– Да, еще раз признаю, что мы вели себя как ослы.

Леди Вук уже чуть ли не светилась от счастья.

– Так бы сразу. Хорошо, сын мой, говори. О каком совете шла речь?

– Да все тоже. Я так понимаю, что вы не считаете, что нам следует беспокоиться об отце? Я просто нервничаю, и оттого подумал, что возможно он выкарабкается. Вот мне и хотелось бы, как это сказать, хм… Принять меры какие-то, что ли. Чтобы, хм… Обезопасить нас от его гнева в случае чего. Я и решил посоветоваться.

Лицо Кассандры похолодело. Еще не хватало, чтобы эти дураки натворили чего-либо почище выходки с Мейнхардом и подписали себе смертный приговор, втянув ее родного сына. В душе ей немного взгрустнулось. И как она просмотрела тот момент, когда ее Родрик стал таким же бараном, как и эти олухи?

– Что вы имеете ввиду, Джон?

– Я не знаю, я и хотел поговорить с вами…

– Зато я знаю. Все что вы думаете, держите в своей голове и никогда и никуда не выпускайте этого из нее. Это мой совет. Поверьте, в противном случае все вы кончите плохо.

– Вы так считаете?

– Я в этом абсолютно уверена.

– Ну хорошо. Я верю вам, – Джон Вук был раздосадован. Он чувствовал себя беспомощным глупцом в присутствии этой женщины и злился от того, что это так и было на самом деле. – В таком случае, нам нужно вести себя так же, как и прежде?

– Безусловно. Как будто ничего не происходит. С той лишь поправкой, что старайтесь хотя бы изображать радость, если приходят новости об улучшении здоровья вашего отца. И изображать печаль, если ему вновь станет хуже.

– Можно вопрос?

– Конечно, я всегда открыта для вас.

– А если все-таки случится, что отец выздоровеет. Как нам себя вести, что делать? Ведь правда о Мейнхарде…

– Если случится, что он выздоровеет, то возблагодарим Всемогущего за это. Будете молить у него прощения. И я буду молить за вас. Только молить будем правильно. Как только узнаете, что он выздоравливает уже по-настоящему, приходите сначала ко мне за инструкциями, не поднимая паники, а там будет уже видно. Но что-то мне подсказывает, что он уже не встанет со своего ложа.

– Выглядел он все-таки лучше, – упрямо сказал первый наследник.

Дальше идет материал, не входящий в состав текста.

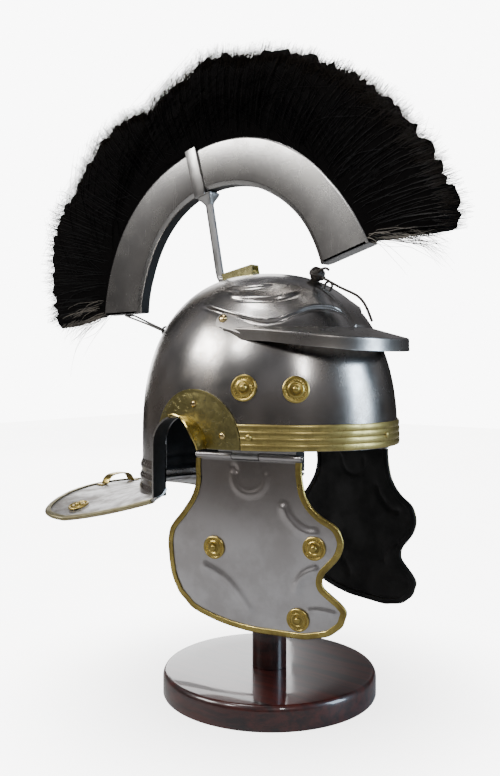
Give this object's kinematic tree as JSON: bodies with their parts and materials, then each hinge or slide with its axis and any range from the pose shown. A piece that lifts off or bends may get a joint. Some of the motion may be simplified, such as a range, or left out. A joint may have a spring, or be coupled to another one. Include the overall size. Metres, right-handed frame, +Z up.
{
  "type": "roman legionary helmet with crest on display stand",
  "caption": "Steel helmet with neck guard, hinged cheek guards, brass trim and an arched horsehair crest, held up on a round wooden stand.",
  "frame": {"origin": "centre of the underside of the stand's base", "axes": "+X to the front of the helmet, +Y to the wearer's left, +Z up"},
  "size_m": [0.5024, 0.2426, 0.597],
  "materials": {
    "bowl_steel": "polished and waxed, slightly uneven, dark brownish",
    "satin_steel": "satin brushed with fine scratches",
    "brass": "aged, scratched, tarnished in the corners",
    "wood": "dark red-brown gloss varnish",
    "horsehair": "black, loose grey-brown tips",
    "leather": "dark, dull",
    "dark_iron": "blackened wire"
  },
  "bodies": {
    "helmet": {"bowl": "bowl_steel", "bowl_boss_front_left": "brass", "bowl_boss_front_right": "brass", "bowl_boss_rear_left": "brass", "bowl_boss_rear_right": "brass", "brow_band": "brass", "brow_guard": "bowl_steel", "brow_rivet_left": "brass", "brow_rivet_right": "brass", "carrying_handle": "brass", "crest_box": "satin_steel", "crest_hair": "horsehair", "crest_support": "satin_steel", "ear_guard_left": "brass", "ear_guard_right": "brass", "front_ring": "dark_iron", "hinge_leaf_left": "satin_steel", "hinge_leaf_right": "satin_steel", "hinge_pin_left": "satin_steel", "hinge_pin_right": "satin_steel", "key_box": "brass", "neck_boss_left": "brass", "neck_boss_right": "brass", "neck_edging": "brass", "rear_hook": "dark_iron", "rear_ring": "dark_iron", "stand_base": "wood", "stand_post": "wood", "thong": "leather", "thong_knot": "leather"},
    "cheek_right": {"cheek_plate_right": "satin_steel", "cheek_edging_right": "brass", "cheek_boss_rear_right": "brass", "cheek_boss_front_right": "brass", "cheek_boss_low_right": "brass"},
    "cheek_left": {"cheek_plate_left": "satin_steel", "cheek_edging_left": "brass", "cheek_boss_rear_left": "brass", "cheek_boss_front_left": "brass", "cheek_boss_low_left": "brass"}
  },
  "joints": [
    {"name": "cheek_right_hinge", "type": "hinge", "parent": "helmet", "child": "cheek_right", "pos_m": [-0.008, -0.091, 0.2255], "axis": [-0.9732, -0.23, 0], "range_deg": [-25, 95]},
    {"name": "cheek_left_hinge", "type": "hinge", "parent": "helmet", "child": "cheek_left", "pos_m": [-0.008, 0.091, 0.2255], "axis": [0.9732, -0.23, 0], "range_deg": [-25, 95]}
  ]
}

– А я боюсь, что это лишь временное улучшение, которое часто бывает при смертельных болезнях, – с нажимом произнесла Кассандра Вук, урожденная Шульц.

Джон посмотрел ей в глаза. Вдруг что-то вспыхнуло в его мозгу. Он ужаснулся этой мысли, но неожиданно ему стало спокойнее. Вошел слуга с подносом, на котором аппетитно возвышался малиновый пирог. Лицо баронессы вытянулось, она в нетерпении начала потирать руки.

– Ставь на стол. Какой же ты долгий! В следующий раз велю тебя сменить, и больше никогда не получишь эту работу. Никакую работу не получишь. Лучше было доверять такие вещи рабу. Ступайте, дети мои, я хочу насладиться моим любимым блюдом одна. Я порядком утомилась. И помните, что только молитвы, обращенные к Всемогущему, могут спасти нашего почитаемого и светлейшего правителя. Молитесь. Молитесь также усердно, как я молюсь.

«Да уж, молитесь…! Молиться также, как ты – это значит не молиться вовсе, хитрая карга!» – подумал про себя Джон Вук, когда покидал покои мачехи вместе с братьями.

Барону Аластору Вуку снились летающие псы. Он любил охоту и содержал огромную псарню. Он не был кровожаден в миру, но, когда брал след жертвы, превращался в беспощадного убийцу. Любому попавшемуся на его пути загнанному зверю приходил конец. Даже медведю. О, скольких барон лично заколол! Бэренбайсеры барона считались самыми сильными и свирепыми среди всех псов баронства. Они настигали медведя, неистово кидались на него и грызлись не на жизнь, а на смерть, пока не подоспевал хозяин. Быстрым и смертельным ударом пики Аластор Вук-старший пронзал зверя и украшал помещения своего замка еще одной шкурой. Один раз пика сломалась, медведь кинулся на барона, но тот был в такой ярости, что смог добить хищника кинжалом, чудом уцелев сам. Видно, в глазах барона, даже медведь увидел что-то демоническое, когда умирал.